Rétrospective Hayao Miyazaki : 8. Le Voyage de Chihiro (2001)

Il est des films dont la poésie brutalise nos âmes d’enfants. D’autres qui semblent s’amuser de nos notions du bien et du mal. D’autres, encore, qui impactent durablement nos sensibilités, comme si leur visionnage avait fait de nous une personne différente. Notre sujet du jour fait tout cela à la fois.

Le voyage de Chihiro
© Studio Ghibli

L’un des défis à relever, quand on souhaite parler d’un monument, est d’apporter une pierre crédible à un édifice déjà parfaitement solide. Chanter les louanges d’un chef-d’œuvre en soulignant ce qui fait son génie n’est pas toujours la manière la plus satisfaisante de rendre hommage à un classique. Pour davantage de transparence, il peut s’avérer pertinent de retracer notre toute première confrontation avec les œuvres qui nous ont véritablement marqués. En ce qui concerne le sujet en présence, son influence sur ma sensibilité est incommensurable. Il s’agit d’un de mes films de chevet, probablement l’un des trois ou quatre métrages que j’ai le plus visionnés au cours de mon existence. Il faut dire que ma découverte du Voyage de Chihiro s’est produite à un moment propice à mon immersion dans le récit.

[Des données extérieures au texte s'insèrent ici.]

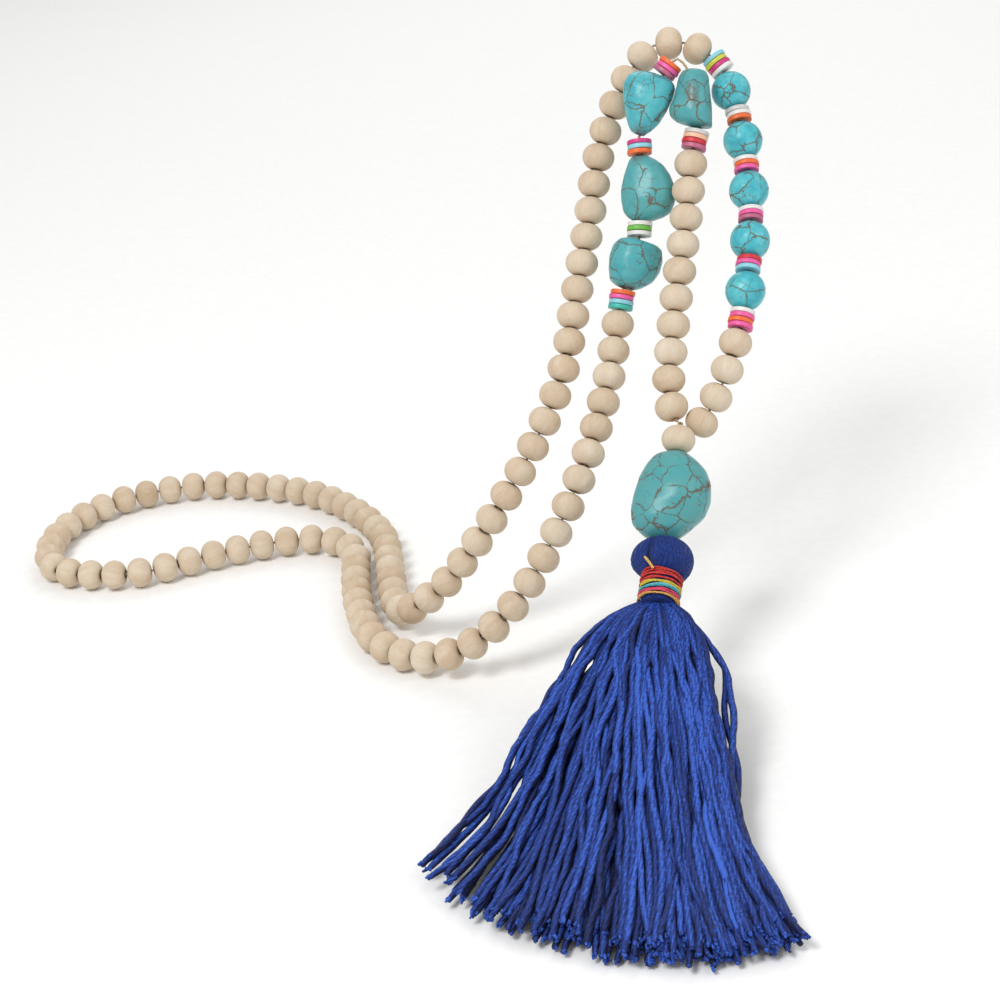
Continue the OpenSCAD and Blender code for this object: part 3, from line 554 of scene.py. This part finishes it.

Été 2001. J’ai huit ans, soit deux de moins que Chihiro elle-même, et je suis invité à l’anniversaire du fils d’une amie de ma mère. Nous avons le même âge mais je ne connais aucun des autres enfants conviés pour l’occasion. Né timide, je me résigne à suivre le mouvement sans trop poser de questions. Franchissant la porte d’un McDonald’s pour la première fois de ma vie, je ne sais pas trop quoi en penser. Comme pour parfaire ma confusion, le jouet de mon Happy Meal est une figurine articulée de la Boule de Fort Boyard. N’étant pas familier avec l’émission, j’ai d’abord l’impression de voir un bébé géant. Prémonition ? Peut-être, car le véritable choc de la journée a lieu un peu plus tard dans l’après-midi, quand nous nous rendons au cinéma pour une séance qui marquera à jamais mon vécu de spectateur. L’introduction du film, en particulier, se pyrograve instantanément dans mon esprit. J’ai moi-même vécu un déménagement trois ans auparavant, et la moue de la gamine sur la banquette arrière de la voiture familiale ne m’est pas totalement étrangère. À la différence de Kiki ou Nausicaä, Chihiro est une héroïne qui se découvre plus qu’elle ne s’affirme, et s’avèrera d’autant plus valeureuse sans avoir pleinement conscience de sa propre force. Tout comme Alice, Wendy ou Dorothy, Chihiro est une protagoniste en formation, qui perd jusqu’à son nom pour mieux comprendre que son identité primordiale est ailleurs. Puisqu’il s’agit de découverte, donc, rien de tel qu’un bond vers l’inconnu pour impulser le mouvement. Dorothy et Wendy s’envolent dans les airs, Alice tombe dans un trou. Pour Chihiro, le transport est horizontal. Du haut de mes huit piges, le passage du tunnel me cloue à mon siège avec une ferveur quasi-Lynchienne. Sans avoir aucune idée du type de film que je m’apprête à découvrir, je pressens que plus rien ne sera tout à fait comme avant, une fois de l’autre côté.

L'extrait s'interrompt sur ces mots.